I don’t know what that big new thing you are learning right now is, or if you even have one; but could I suggest you consider making the centrality and necessity of fellowship in the church your new thing? Look for it on the pages of your open Bible. I think you will find it there alongside the promised presence of God. Enjoy.
Ryan was born and raised in Puyallup before heading off to Minneapolis and Chicago for seminary. His journey has brought him full circle back to Pierce County and he is excited to serve as a part of the body at Summit Christian. In addition to his passion for Jesus and the Word of God, Ryan loves his wife Kelly and daughter Lucy, has a man-crush on Steph Curry and the Golden State Warriors, and once in a while enjoys subjecting himself to Karl Bogrand's crossfit bootcamp.
Study and Reflection Questions:
1. Read Hebrews 3:12-13 and refer back to the section "Be the Means for Your Brother." Why is the instruction of Heb. 3:12-13 especially relevant for the community as a whole rather than just the weak, struggling brother?
2. Go to the section "Making Fellowship Official." What is needed to transform a "community regular" into a covenant member? What significance can you see in covenant membership for deepening life within community?

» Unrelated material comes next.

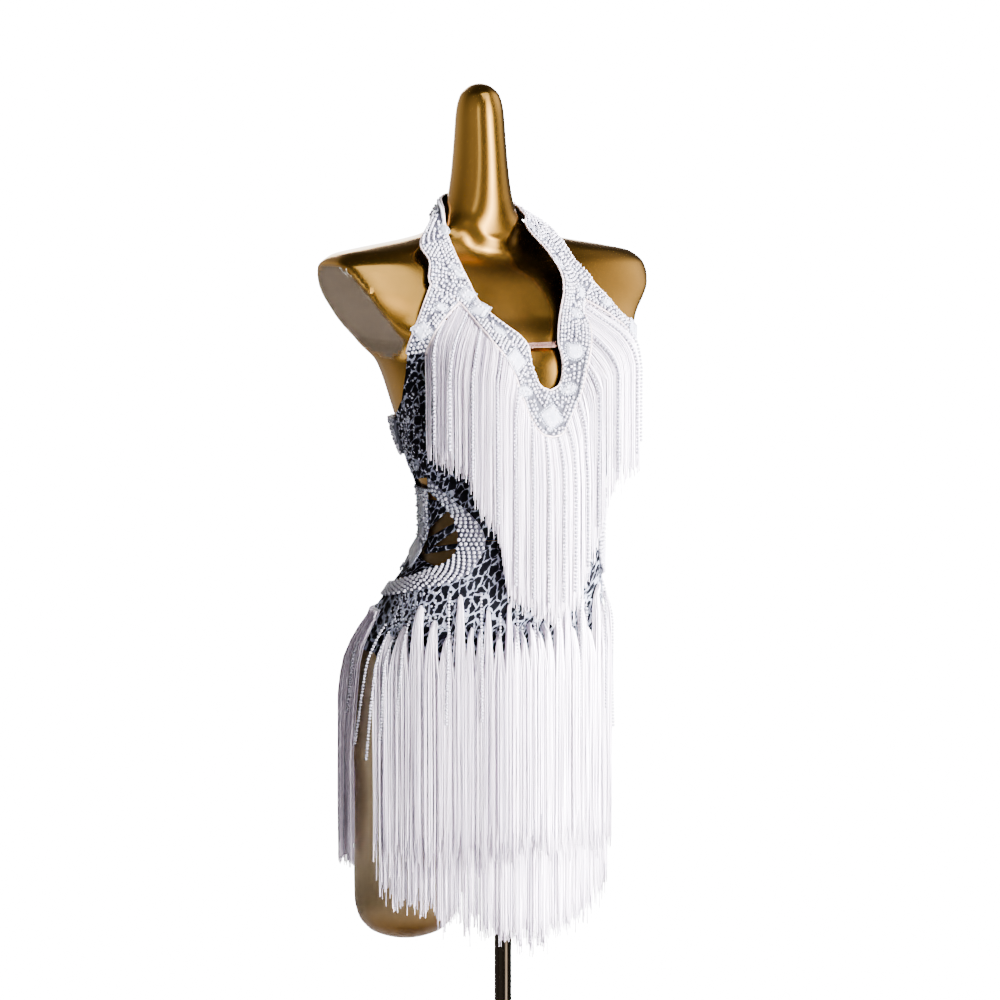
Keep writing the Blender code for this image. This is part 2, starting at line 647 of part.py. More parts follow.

3. Complete or rewrite the following statements to make them true for yourself:
a.) I have often thought about intentionally working on the discipline of listening.
b.) Before reading this, I heard about the process of becoming a better listener from...
c.) Some things I have previously learned about becoming a better listener are...
4. Bonhoeffer said, "Anyone who things that his time is too valuable to spend keeping quiet [by listening] will eventually have no time for God and his brother, but only for himself and for his own follies." (See the section "Good Listening Reflects Our Relationship with God")
a.) Circle the statement (or add a statement) that best describes your reaction to someone who really needs you to listen:
- My face reveals stress, and I think, "Hurry up! I'm extremely busy!"
- I roll my eyes, tap my fingers, look at the time, and think, "Why me?"
b.) How does good listening reflect your relationship with God?
5. Write out a short prayer asking God for his mercy. Ask him to make you a better listener by first and foremost tuning your heart to listen more carefully to his words of life and grace.
1. Complete the statement that best represents your reaction to the claim that corporate worship is the single most important means of God's grace:
- I agree because...
- I disagree because...
2. Describe "the secret of worship" (see section "The Secret of Joy: Self-Forgetfulness") and how this secret should affect your perspective when gathering this weekend, and every weekend, in corporate worship.
3. What are some thing you can do to prepare your mind and heart for worship before the corporate worship on Sunday morning? What can you do the night before or the morning of to be ready for this means of grace?
4. Imagine a friend has expressed to you his disillusionment with corporate worship. He was beginning to think he didn't really need to be "in church" each weekend. He argued that it would be more beneficial just to listen to sermons online and have friendships with fellow Christians throughout the week. How would you encourage him toward the importance of corporate worship in the Christian life?